- Title card, 2003
- Created by: Alvin Jones
- Country of origin: United States

Production
- Running time: 120 minutes

Original release
- Network: BET
- Release: August 10, 1985 – September 3, 2005

= Midnight Love (TV series) =

Midnight Love is a late-night music video block on the BET network that originally aired from 1985 until 2005. The show's creator, Alvin Jones, occasionally in voiceover, alongside various music artists. It showcased music videos of R&B/Soul ballads and Quiet Storm songs (Slow Jams).

==Format and hosts==
BET's former VJ/Producer Alvin "THE UNSEEN VJ" Jones was one of the producers of the show. Occasionally, there was a request line where viewers could request their favorite video. Throughout the years Jones was host, there were captions showing that viewers were able to write to the network (in care of Midnight Love) if they wanted to dedicate or request a video to a loved one.
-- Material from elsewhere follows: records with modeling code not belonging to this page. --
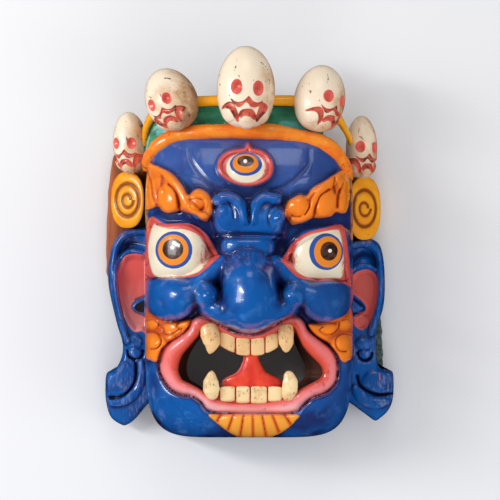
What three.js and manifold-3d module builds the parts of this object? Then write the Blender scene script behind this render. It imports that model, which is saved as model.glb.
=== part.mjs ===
// A carved and painted wooden mask of a wrathful guardian with a crown of five skulls.
// It lies on its back: X runs across the face, Y from chin to crown, Z from the back rim to the nose.
// Everything is carved from one block, so every form is joined into one solid. Sizes are in millimetres.

import * as THREE from "three";
import { mergeVertices } from "three/addons/utils/BufferGeometryUtils.js";
import Module from "manifold-3d";

// Head block
const FACE_HALF_WIDTH = 104;
const FACE_HALF_HEIGHT = 157;
const FACE_MIDDLE_Y = -38; // height of the block's middle above the drawing's base line
const OUTLINE_SQUARENESS = 6.2; // power of the superellipse that the face's outline follows
const DOME_SQUARENESS = 4; // power of the curve from the middle of the face to its side
const SIDE_DEPTH = 55; // from the back rim to where the face starts to round
const FACE_DEPTH = 115; // from the back rim to the middle of the bare face
const WALL = 15; // wood left between the face and the hollow behind it

// Crown
const ROLL_RADIUS = 8.5;
const RIM_RADIUS = 6;
const BAND_THICKNESS = 13;

// Ears, ear discs and the rough ledge behind them
const EAR_BACK = 11;
const EAR_THICKNESS = 17;
const HELIX_RADIUS = 5.5;
const DISC_HALF_WIDTH = 16.5;
const DISC_HALF_HEIGHT = 30;
const DISC_DEPTH = 33; // from the back rim to the middle of the disc's edge
const DISC_BULGE = 6; // how far the disc's front stands out of its edge
const DISC_SLOPE = 0.72; // fall of the disc towards its outer side
const DISC_BACK = 6;
const LEDGE_THICKNESS = 14;

// Face forms
const EYEBALL_RADII = [36, 26, 17];
const LID_RADIUS = 3.2;
const CHEEK_RADII = [26, 24, 27];
const NOSE_TIP_RADII = [28, 30, 36];
const LIP_HALF_WIDTH = 8.5;
const LIP_HEIGHT = 9;
const FLAME_HEIGHT = 9;
const TOOTH_DEPTH = 9;
const TOOTH_GAP = 2.6;
const TOOTH_LIFT = 3; // from the bare face to the middle of a tooth
const TONGUE_THICKNESS = 9;

// The carver's drawing is made for this face, and stretches with the block it is laid on.
const DRAWN_HALF_WIDTH = 104;
const DRAWN_HALF_HEIGHT = 157;
const STRETCH_X = FACE_HALF_WIDTH / DRAWN_HALF_WIDTH;
const STRETCH_Y = FACE_HALF_HEIGHT / DRAWN_HALF_HEIGHT;
const SIDES = [-1, 1];

const wasm = await Module();
wasm.setup();

// Solids

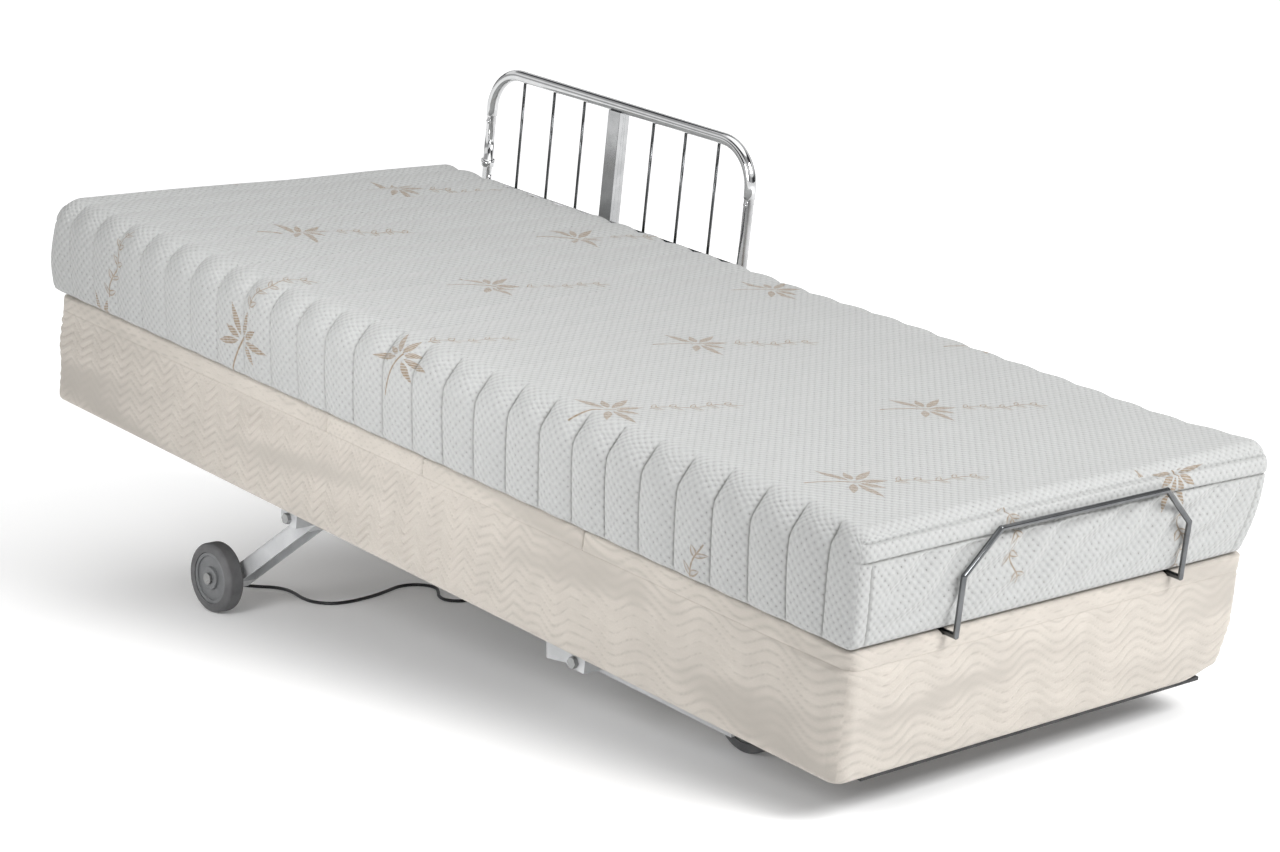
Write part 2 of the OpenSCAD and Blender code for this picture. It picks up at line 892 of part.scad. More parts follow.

By 1992, a 1-900 request line was created for the viewers. In 1994, the dedication line was expanded. Although the show was cancelled in 2005, it was reformed under a new name, BET After Dark. Captain Paul Porter (also "then" host of Video Vibrations) hosted the show for a few years, as well as Sherry Carter.

==Time slots==
The time slot was often rotated back and forth from 12 a.m. to 1 a.m., but for the most part of the 1990s the show aired Monday to Friday at midnight, and Saturdays at 1:30 a.m. The show's duration also began to change in the late 1990s, going from two hours to one hour. From 1997 through mid–1998, it aired for 90 minutes, while on some Saturdays, it aired for two hours. By the fall of 1998, its duration remained an hour long, until it taken off the air in 2005.